Sementara itu, Frans Limahelu, ahli BPK, melihat perkara
ini bukan perkara sengketa kewenangan lembaga negara. “Tapi hanya soal day
to day atau housekeeping regulations,” kata Frans.
Anggito Abimanyu, ahli yang dihadirkan Mahkamah,
dalam keterangannya, sebagai saksi sejarah sekaligus pelaku yang terlibat
langsung dari proses awal divestasi PT NNT, Anggito sangat menyayangkan
terjadinya SKLN divestasi PT NNT yang mengakibatkan terganggunya kepercayaan
para pelaku usaha dan ketidakpastian iklim investasi khususnya di sektor
pertambangan umum. “Saya juga sangat menyayangkan berlarutnya penyelesaian
divestasi NNT hingga lebih dari satu tahun, hingga Indonesia telah kehilangan
kesempatan untuk memperoleh pendapatan negara, mensejahterahkan provinsi NTB
dan kabupaten sekitar,” terang Anggito.
Menurutnya,
alokasi dana investasi divestasi 7% saham NNT belum terinci dalam rencana
kegiatan investasi, rencana bisnis dan anggaran PIP 2011. Kemudian, rincian
belanja satuan kerja sub program PIP pada 2011 telah tercantum angka 1 trilyun
rupiah. Sehingga dana tersebut belum mencukupi untuk pembelian 7% saham PT NNT.

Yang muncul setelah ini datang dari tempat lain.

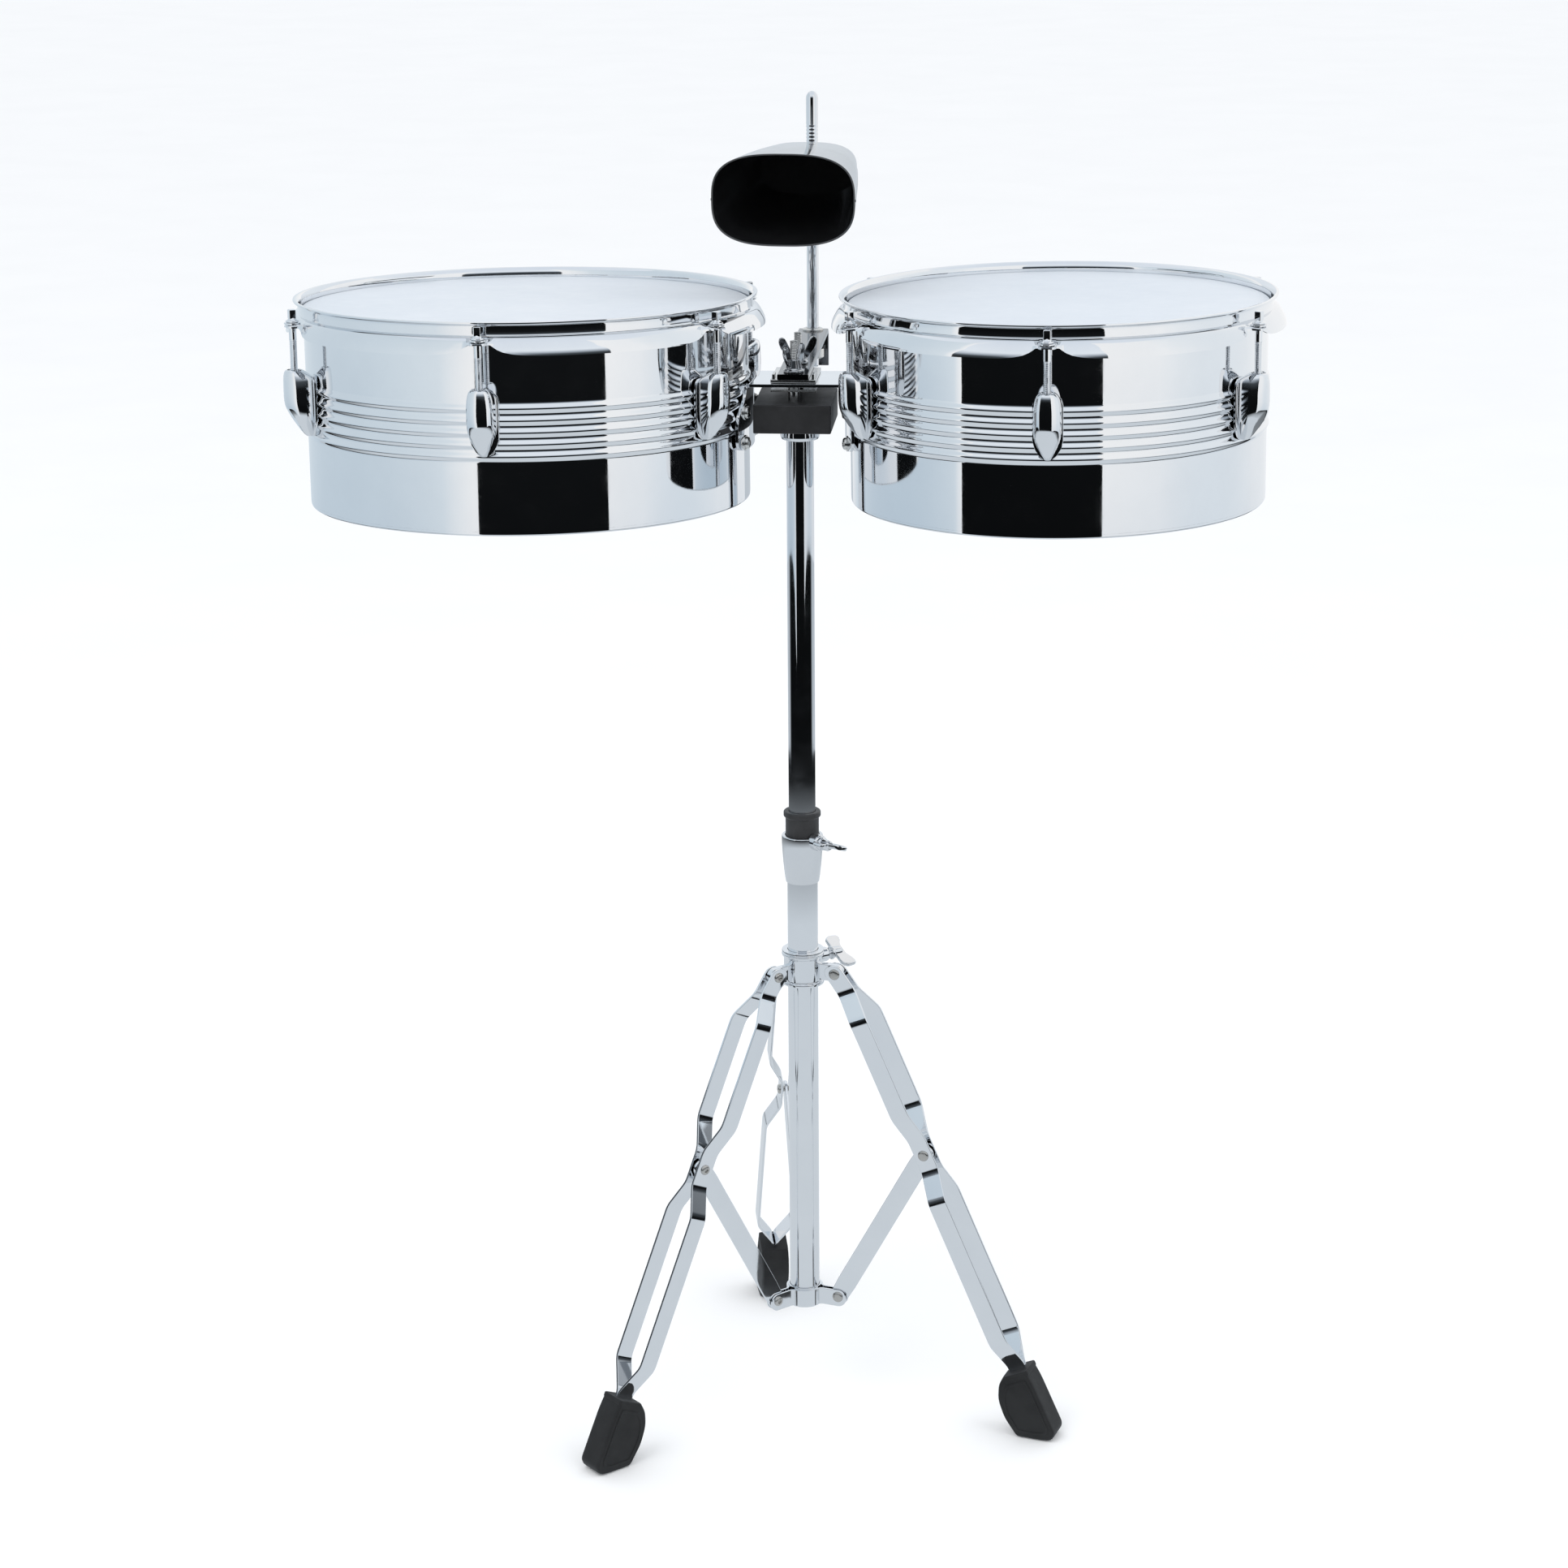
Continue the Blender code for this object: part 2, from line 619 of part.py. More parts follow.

Lebih lanjut anggito menyatakan, proses pembelian saham PT NNT memerlukan
persetujuan DPR. “Saya berpendapat bahwa proses pembelian 7% saham PT NNT oleh
PIP masih memerlukan persetujuan dari komisi terkait, yaitu Komisi XI DPR RI
sebagai bagian dari kelengkapan proses persetujuan APBN 2011,” tandas Anggito.